Note: Most contact repellents are not recommended for use on plant parts that are to be used for food or feeding purposes. See product label for additional safety precautions when spraying.

  1. Mix one part Thiram wettable powder with ten parts by weight, of water emulsifiable asphalt. This can be painted on the bark of trees.
  2. To protect trees from sunscald as well as rodent damage, add 2 1/2 lbs. of Thiram 75 WP to two quarts water and slowly blend mixture into a gallon of white exterior latex paint.
  3. Dissolve seven lbs. of pulverized rosin in one gallon of denatured ethyl alcohol. Keep the container in a warm room for 24 hours to allow the rosin to dissolve, stir occasionally. Do not allow the mixture to be contaminated by water and do not apply heat to it. One gallon will protect 200 to 300 two to three year old trees using backpack sprayer on dry trees.
  4. Dissolve 666 grams (1.5 lbs.) of Thiram 75 WP into ten litres (two gallons) of water before adding one litre (one pint) of Wilt Pruf. Mix solution well prior to applying. Clean sprayer immediately after use.

Tree Guards: Individual tree guards may be more effective where rabbit damage is concerned. Tree guards can be made from 10-20 mm square wire screen, set 7.5-10 cm into the ground and braced away from the base of the tree. It should reach a height of 50 cm above the expected snowline.

Wrapping trunks of trees with burlap or sisal kraft paper will prevent deer damage as well as protect the tree from sunscald. This will prevent deer from girdling the main trunk of the tree but will not stop them from eating the branches.

To protect trees from mice damage tree guards made from rolled roofing, sheet metal or 1/4" galvanized hardware cloth can be used.

Commercial tree protectors are available from most garden centres. Biodegradable plastic mesh tubing or solid plastic sleeves are two varieties particularly useful for young, single-stemmed seedlings. They should be staked out from the base of the plant.

Habitat Manipulation: Rabbits and mice are key prey species for many mammalian and avian predators. Because of this they rely heavily on vegetative cover for protection. Removal of such hiding cover will reduce the number of rabbits and mice attracted to an area and any that are attracted will be more visible to predators.

Fencing: Fencing is a common control method that is particularly useful when small areas such as orchards or shelterbelts are being damaged. Deer fences can be expensive but represent a good, long term solution to tree and garden damage in areas where deer are prevalent.
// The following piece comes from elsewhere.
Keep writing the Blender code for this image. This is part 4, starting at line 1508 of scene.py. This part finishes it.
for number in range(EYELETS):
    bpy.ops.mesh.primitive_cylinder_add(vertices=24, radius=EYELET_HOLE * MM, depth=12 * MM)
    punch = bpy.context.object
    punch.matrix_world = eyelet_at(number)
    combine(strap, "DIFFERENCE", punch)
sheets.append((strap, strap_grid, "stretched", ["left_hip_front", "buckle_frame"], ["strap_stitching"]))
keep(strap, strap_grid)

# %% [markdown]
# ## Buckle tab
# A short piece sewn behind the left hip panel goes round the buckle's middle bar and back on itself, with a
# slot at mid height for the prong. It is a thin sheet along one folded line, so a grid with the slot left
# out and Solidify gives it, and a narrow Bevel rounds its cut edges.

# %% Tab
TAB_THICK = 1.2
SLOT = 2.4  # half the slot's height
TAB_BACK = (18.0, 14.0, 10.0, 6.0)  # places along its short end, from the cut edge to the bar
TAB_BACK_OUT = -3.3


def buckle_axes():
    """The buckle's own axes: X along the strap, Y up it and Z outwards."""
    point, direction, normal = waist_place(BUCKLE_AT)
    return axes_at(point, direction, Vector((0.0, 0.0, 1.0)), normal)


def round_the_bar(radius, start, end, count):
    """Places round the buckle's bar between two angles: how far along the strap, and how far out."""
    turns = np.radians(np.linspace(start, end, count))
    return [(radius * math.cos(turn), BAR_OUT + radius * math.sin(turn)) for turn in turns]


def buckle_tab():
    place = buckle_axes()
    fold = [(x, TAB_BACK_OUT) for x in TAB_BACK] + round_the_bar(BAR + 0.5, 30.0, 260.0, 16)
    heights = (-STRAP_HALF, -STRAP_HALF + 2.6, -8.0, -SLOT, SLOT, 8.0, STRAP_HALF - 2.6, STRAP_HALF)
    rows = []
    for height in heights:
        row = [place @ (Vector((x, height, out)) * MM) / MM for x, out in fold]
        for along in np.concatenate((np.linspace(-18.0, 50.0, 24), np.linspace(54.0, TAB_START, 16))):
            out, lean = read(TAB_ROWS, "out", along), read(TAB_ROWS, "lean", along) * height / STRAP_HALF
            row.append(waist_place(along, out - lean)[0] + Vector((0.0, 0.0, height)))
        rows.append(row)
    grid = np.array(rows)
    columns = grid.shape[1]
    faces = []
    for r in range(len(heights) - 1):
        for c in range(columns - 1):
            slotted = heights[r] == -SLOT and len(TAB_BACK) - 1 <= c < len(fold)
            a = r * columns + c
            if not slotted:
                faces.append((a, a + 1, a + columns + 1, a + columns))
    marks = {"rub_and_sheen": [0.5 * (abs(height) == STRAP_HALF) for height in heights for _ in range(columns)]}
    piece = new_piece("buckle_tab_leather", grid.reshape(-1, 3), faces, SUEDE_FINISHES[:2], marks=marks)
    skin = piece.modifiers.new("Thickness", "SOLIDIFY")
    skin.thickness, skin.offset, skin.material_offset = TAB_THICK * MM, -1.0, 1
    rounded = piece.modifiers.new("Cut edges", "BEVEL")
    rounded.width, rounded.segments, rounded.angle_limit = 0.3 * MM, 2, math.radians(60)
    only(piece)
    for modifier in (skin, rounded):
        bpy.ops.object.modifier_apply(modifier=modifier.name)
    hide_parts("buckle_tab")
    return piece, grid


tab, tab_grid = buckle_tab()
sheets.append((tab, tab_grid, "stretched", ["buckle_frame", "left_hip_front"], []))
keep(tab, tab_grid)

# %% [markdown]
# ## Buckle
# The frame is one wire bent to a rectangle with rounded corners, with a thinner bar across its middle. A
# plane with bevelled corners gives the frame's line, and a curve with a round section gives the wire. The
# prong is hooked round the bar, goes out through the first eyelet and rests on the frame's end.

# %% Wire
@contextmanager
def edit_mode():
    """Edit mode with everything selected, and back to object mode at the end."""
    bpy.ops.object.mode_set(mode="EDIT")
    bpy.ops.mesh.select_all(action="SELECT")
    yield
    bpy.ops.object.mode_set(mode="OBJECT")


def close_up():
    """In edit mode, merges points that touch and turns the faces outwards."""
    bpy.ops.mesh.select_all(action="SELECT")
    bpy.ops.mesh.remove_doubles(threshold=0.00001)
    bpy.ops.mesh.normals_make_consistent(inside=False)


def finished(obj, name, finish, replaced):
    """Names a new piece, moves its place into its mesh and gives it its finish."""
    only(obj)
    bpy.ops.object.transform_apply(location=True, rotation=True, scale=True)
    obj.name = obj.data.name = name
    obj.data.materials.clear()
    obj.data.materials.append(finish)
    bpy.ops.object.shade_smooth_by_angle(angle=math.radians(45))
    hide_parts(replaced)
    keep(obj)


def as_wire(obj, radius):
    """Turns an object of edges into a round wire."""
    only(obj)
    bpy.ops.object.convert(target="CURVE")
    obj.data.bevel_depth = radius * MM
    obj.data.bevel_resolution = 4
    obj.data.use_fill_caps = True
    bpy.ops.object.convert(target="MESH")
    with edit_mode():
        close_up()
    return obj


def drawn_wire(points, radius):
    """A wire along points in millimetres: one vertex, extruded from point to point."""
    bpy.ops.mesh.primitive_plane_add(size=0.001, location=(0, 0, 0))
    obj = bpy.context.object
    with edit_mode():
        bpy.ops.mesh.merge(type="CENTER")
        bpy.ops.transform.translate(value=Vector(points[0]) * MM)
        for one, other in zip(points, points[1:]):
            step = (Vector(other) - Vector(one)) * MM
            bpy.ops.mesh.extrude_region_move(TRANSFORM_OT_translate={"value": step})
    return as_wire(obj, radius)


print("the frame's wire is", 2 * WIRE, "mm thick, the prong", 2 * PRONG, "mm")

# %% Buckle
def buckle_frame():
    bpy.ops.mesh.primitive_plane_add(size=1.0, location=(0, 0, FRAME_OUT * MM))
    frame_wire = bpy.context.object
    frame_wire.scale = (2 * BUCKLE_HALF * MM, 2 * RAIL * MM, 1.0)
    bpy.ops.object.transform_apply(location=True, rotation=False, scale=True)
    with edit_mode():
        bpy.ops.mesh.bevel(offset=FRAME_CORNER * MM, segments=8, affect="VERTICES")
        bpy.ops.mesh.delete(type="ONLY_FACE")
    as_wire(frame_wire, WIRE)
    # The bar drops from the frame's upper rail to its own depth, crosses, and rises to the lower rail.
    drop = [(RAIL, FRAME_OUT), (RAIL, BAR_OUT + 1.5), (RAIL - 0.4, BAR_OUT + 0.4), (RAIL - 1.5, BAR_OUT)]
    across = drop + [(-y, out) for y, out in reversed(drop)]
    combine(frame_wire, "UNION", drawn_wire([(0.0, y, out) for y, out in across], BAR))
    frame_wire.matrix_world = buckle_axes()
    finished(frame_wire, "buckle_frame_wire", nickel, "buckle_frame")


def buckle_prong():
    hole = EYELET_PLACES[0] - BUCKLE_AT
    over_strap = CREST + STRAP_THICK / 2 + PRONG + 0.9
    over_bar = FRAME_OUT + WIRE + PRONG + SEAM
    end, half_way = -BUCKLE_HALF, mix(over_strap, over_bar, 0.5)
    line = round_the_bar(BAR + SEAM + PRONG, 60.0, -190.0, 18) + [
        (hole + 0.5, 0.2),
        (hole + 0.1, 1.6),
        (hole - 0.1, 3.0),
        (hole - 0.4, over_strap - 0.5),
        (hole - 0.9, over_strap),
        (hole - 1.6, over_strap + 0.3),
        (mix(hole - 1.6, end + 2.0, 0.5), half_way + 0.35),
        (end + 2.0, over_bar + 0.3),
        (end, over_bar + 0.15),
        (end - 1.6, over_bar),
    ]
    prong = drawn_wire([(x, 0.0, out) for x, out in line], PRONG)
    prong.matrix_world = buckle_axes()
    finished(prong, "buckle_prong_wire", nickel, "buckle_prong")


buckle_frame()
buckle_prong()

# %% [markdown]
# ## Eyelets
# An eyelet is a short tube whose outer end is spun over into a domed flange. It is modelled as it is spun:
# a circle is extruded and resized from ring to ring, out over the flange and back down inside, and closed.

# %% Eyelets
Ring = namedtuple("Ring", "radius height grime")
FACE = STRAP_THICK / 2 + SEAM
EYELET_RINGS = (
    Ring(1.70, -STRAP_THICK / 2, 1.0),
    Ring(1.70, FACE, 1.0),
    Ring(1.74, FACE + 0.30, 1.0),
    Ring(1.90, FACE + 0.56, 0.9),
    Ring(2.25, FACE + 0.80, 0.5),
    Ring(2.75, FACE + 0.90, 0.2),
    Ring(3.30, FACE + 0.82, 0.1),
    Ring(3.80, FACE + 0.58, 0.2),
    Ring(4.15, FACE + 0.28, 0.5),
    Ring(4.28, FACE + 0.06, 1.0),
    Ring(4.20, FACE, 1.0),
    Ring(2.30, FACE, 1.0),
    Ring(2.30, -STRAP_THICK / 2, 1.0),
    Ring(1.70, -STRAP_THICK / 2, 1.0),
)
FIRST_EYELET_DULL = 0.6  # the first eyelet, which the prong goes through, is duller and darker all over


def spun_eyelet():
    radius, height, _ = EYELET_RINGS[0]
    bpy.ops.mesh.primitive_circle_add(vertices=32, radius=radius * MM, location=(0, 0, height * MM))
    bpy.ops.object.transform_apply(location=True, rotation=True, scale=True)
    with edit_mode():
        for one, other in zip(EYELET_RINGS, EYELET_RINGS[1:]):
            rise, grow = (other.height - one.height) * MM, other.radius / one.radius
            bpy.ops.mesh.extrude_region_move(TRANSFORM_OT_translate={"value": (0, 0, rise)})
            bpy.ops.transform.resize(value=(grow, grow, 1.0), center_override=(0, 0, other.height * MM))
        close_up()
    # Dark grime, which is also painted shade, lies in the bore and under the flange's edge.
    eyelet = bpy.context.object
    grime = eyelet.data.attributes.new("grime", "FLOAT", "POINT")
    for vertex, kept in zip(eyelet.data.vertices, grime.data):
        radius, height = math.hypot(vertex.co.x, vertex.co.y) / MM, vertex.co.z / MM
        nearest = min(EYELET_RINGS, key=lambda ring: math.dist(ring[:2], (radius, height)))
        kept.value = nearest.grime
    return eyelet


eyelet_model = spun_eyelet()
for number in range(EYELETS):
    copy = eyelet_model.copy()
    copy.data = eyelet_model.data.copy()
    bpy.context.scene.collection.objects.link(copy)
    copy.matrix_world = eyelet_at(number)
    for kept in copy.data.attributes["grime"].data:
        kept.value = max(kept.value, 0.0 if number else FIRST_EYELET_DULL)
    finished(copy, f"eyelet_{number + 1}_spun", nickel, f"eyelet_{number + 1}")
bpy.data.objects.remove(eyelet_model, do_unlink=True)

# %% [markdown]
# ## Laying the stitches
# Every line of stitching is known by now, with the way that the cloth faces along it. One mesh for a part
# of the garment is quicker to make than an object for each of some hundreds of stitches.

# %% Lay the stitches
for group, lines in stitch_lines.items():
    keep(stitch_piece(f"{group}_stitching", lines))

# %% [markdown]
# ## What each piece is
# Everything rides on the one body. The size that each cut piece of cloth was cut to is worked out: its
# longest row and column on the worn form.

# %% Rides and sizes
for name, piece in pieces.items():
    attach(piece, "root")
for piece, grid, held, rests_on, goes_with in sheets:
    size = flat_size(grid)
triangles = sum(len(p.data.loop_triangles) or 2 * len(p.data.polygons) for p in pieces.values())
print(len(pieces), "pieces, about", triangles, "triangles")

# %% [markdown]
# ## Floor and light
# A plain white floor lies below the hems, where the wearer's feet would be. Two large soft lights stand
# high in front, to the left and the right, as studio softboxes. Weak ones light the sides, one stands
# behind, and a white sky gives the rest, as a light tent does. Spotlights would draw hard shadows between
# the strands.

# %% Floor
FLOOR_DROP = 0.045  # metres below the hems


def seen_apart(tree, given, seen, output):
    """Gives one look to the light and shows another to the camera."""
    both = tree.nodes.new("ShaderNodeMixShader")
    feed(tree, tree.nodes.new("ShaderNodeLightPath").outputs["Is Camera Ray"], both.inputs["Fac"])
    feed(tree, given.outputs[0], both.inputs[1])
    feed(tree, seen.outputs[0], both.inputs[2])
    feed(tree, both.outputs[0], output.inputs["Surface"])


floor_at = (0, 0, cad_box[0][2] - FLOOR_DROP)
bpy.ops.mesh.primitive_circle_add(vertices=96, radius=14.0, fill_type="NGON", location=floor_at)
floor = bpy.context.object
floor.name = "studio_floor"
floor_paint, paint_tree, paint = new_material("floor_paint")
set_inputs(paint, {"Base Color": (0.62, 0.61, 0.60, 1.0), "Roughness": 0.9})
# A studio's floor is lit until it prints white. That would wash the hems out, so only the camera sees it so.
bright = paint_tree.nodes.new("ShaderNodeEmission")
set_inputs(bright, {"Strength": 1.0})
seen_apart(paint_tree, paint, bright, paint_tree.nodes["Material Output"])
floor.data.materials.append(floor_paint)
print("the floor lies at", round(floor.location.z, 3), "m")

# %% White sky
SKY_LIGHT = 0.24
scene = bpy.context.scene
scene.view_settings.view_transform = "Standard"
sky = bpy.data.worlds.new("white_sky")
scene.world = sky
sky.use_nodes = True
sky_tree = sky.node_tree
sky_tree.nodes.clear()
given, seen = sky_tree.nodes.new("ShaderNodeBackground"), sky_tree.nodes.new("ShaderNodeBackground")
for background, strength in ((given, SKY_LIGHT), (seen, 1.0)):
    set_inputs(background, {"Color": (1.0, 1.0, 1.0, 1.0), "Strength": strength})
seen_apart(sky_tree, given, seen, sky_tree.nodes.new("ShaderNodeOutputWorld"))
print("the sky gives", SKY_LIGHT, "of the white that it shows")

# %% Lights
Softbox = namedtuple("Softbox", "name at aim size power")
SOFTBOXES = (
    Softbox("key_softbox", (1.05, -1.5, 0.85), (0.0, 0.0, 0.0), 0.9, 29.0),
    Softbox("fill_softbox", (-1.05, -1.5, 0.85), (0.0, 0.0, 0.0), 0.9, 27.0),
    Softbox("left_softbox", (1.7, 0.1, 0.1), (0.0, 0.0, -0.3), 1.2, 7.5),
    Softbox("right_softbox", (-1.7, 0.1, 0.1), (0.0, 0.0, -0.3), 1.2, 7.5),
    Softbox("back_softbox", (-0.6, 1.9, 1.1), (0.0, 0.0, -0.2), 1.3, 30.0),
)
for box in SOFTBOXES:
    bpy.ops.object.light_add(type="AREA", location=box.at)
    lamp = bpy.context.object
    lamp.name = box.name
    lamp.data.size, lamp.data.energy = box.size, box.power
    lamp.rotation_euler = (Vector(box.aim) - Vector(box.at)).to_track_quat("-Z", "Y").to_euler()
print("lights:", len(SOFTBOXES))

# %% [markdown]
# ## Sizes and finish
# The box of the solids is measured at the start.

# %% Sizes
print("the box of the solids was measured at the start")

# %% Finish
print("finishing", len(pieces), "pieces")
  1. Five Strand Deer Fence: This low-impedance electric fence uses five smooth 12-gauge high tensile wires and a low-impedance electric charger. The wires should be stretched to 250 pounds tension. Place the bottom wire ten inches above the ground and the other four 12 inches apart.
  2. Peanut Butter Deer Fence: A less expensive temporary system is a single strand electric fence that repels deer by shocking them after they sniff a 12 inch piece of aluminum foil and fold on the outside of the tape so that the flag becomes a 6 × 6 inch piece of foil. As the deer approach the fence they sniff the peanut butter inside, touch the foil, and receive a shock.
  3. Fencing for Rabbit Control: Small mesh chicken wire fencing can be used effectively to keep rabbits and other small rodents out. The wire must be trenched into the ground and be high enough to be well above the expected level for drifting snow. For control of rabbits in summer a three strand electric fence can be built more cheaply. Use fine wire placed at four, eight and 12 inches above the ground.
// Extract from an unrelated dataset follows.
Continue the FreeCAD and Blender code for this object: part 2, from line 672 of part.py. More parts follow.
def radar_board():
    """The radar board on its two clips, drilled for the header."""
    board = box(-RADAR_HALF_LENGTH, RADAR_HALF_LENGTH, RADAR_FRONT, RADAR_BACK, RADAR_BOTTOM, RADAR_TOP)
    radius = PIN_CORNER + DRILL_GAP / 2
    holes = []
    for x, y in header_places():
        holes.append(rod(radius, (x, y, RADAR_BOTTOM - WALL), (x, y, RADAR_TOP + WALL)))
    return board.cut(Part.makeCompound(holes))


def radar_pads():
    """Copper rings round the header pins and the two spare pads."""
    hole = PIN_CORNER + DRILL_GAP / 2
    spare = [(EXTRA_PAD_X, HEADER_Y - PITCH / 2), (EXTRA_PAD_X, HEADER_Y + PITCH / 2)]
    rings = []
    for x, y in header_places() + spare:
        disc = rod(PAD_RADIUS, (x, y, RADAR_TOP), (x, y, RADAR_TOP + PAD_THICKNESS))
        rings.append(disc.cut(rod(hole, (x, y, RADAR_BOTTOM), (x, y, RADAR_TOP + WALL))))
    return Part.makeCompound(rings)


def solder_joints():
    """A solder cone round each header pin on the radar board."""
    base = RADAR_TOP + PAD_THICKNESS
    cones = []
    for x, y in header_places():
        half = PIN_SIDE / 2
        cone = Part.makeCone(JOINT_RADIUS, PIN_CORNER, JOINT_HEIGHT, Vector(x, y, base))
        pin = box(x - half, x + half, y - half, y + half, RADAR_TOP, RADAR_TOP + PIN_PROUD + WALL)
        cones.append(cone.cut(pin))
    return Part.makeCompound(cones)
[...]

Thus one means of reducing rodent problems is to keep the area between and within tree rows, free of weeds. Clearing or mowing adjacent fence rows, brush piles or other vegetative borders around the tree planting will also help.

In some cases, providing an alternate source of food away from the tree planting may reduce problems. For example, plant a strip of winter wheat for deer, away from the trees. Spraying a mixture of water and molasses onto foliage away from your tree planting will make treated trees sweeter and hopefully more attractive than your own.

Pesticides or Trapping

If you cannot put up an effective barrier or repel the animals, the last step is to remove them using traps or rodenticides. Unfortunately, in areas where rabbit or mice populations are high, little can be accomplished with these methods. In fact, in some cases it may make the problem worse. Studies have shown that while the use of rodenticides is very effective in eliminating small mammals in an area, reinvasion from the surrounding area will occur within a few weeks. The ecological vacuum created by the poisoning leaves an abundance of food for the new invaders and often leads to reproduction at an above normal rate. Thus, one can end up with more mice than one had prior to poisoning.

If you must poison, it should be done in late fall when small mammal populations are at their peak, and before girdling damage to trees begins.

Note: In many provinces it is illegal to poison rabbits or hares. Poisoning of any animals can pose a danger to nontarget wild and domestic animals that might feed on poisoned carcasses. If you must poison, every effort should be made to collect dead animals and bury or burn them.